We also visited the very nice chaps at 18bikes who gave us some ideas of where to head the next day and gave us inspiration for the photo below (as well as a tasty creme egg). We roughed it in the van that night so we could be up early to hit the trails the following morning, good thing we did too as the car park got very full very quickly. (note: you're only allowed to spend one overnighter in a vehicle in this area, as told to us by the local ranger for the area).

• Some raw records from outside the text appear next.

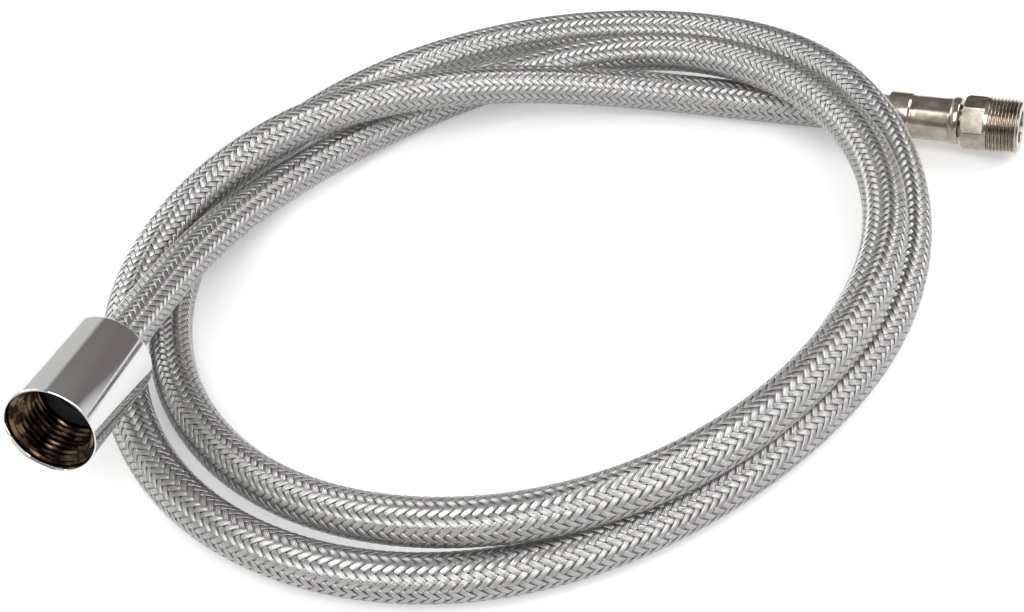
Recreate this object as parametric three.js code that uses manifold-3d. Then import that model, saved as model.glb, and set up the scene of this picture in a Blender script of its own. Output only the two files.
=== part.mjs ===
// A braided pull-out sprayer hose, laid down in about two and a half loose turns. One end carries a
// long smooth swivel nut with a G 1/2 thread, which turns on a slip ring and slides back along the
// hose. The other end is crimped into a connector with a hexagon and an M16 x 1 thread.
// Units are millimetres, +Z is up, and the origin is under the middle of the hose, on the surface
// that it lies on. The mouth of the swivel nut faces -Y.
import * as THREE from "three";
import { mergeVertices } from "three/addons/utils/BufferGeometryUtils.js";
import Module from "manifold-3d";

const wasm = await Module();
wasm.setup();

// ---- Driving dimensions ----

const GAP = 0.3; // between two pieces that touch
const RUNNING_GAP = 0.4; // between two pieces that turn or slide on each other

// The hose: a braided sleeve over a rubber inner tube.
const HOSE_OD = 12;
const SLEEVE_WALL = 1.3;
const TUBE_WALL = 1.3;
const HOSE_STEP = 12.5; // length of one straight facet of the hose
const HOSE_SIDES = 12;

// The swivel nut, with a G 1/2 internal thread.
const NUT_LENGTH = 33.2;
const NUT_WALL = 1.32; // outside the thread's major diameter, at the mouth
const NUT_REAR_OD = 24;
const NUT_REAR_ROUND = 1.6;
const NUT_RIM_CHAMFER = 0.35;
const NUT_MOUTH_LENGTH = 2; // the plain counterbore before the first thread
const NUT_MOUTH_STEP = 0.6; // how much the counterbore stands clear of the major radius
const NUT_THREAD_MAJOR = 20.955;
const NUT_THREAD_MINOR = 18.631;
const NUT_THREAD_PITCH = 1.814;
const NUT_THREAD_TURNS = 7;

// What the nut holds: a washer, the flanged nipple and a slip ring, in this order from the mouth.
const WASHER_THICKNESS = 2;
const WASHER_BORE = 10;
const FLANGE_CLEARANCE = 0.3; // between the flange and the crests of the thread
const FLANGE_THICKNESS = 2.5;
const RING_LENGTH = 3.5;
const TAIL_WALL = 0.8; // of the barbed tails that go into the inner tube
const TAIL_BARB = 0.2; // how far the barbs stand over the valleys between them
const TAIL_GRIP = 14; // length of a tail inside the inner tube
const FERRULE_WALL = 0.7;
const FERRULE_LIP = 1; // end wall of a ferrule, behind the flange or the neck
const INLET_FERRULE_LENGTH = 12.5;

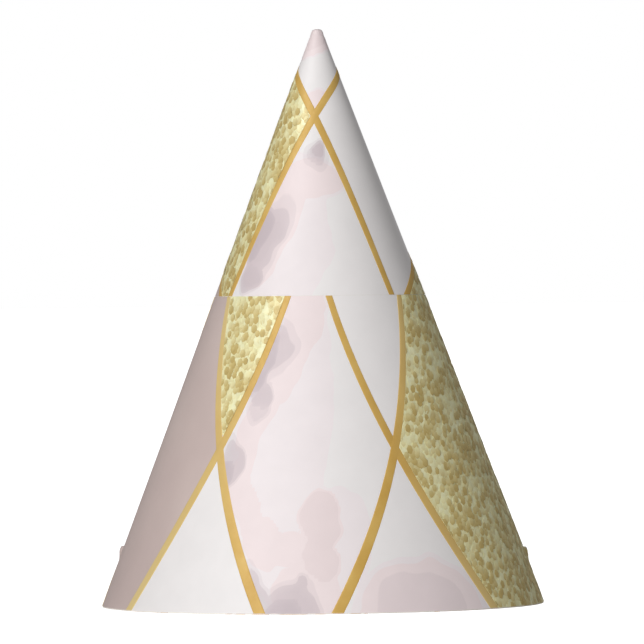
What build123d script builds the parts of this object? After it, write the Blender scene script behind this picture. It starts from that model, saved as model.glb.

After a bacon and egg butty we headed up Stanage Edge to find the descent we have been shown. This was only a short two mile route but the down was great fun, we then headed off to Ladybower Reservoir as it looked like there was some fun trails in that area. We had an idea of a route from some map scanning and while out we were told of some fun down's we could also do. It was about a 12 mile route in total and really good fun, technical but not impossible climbs with some great downs worthy of the good ol' lakes. Had a mint time in the Peaks and will definitely visit again as there is still so much more to discover.

Sunday, 18 March 2012

Cheeky Trail fun

Since I awoke to a lovely sunny morning I thought it only right to go out on the bike, after a quick fork service I took off to the Lakes for a fun bit of trail i've not done in a few years. I won't say where it is as it's a bit cheeky but some folk will be able to work it out from the pictures (extra pics here).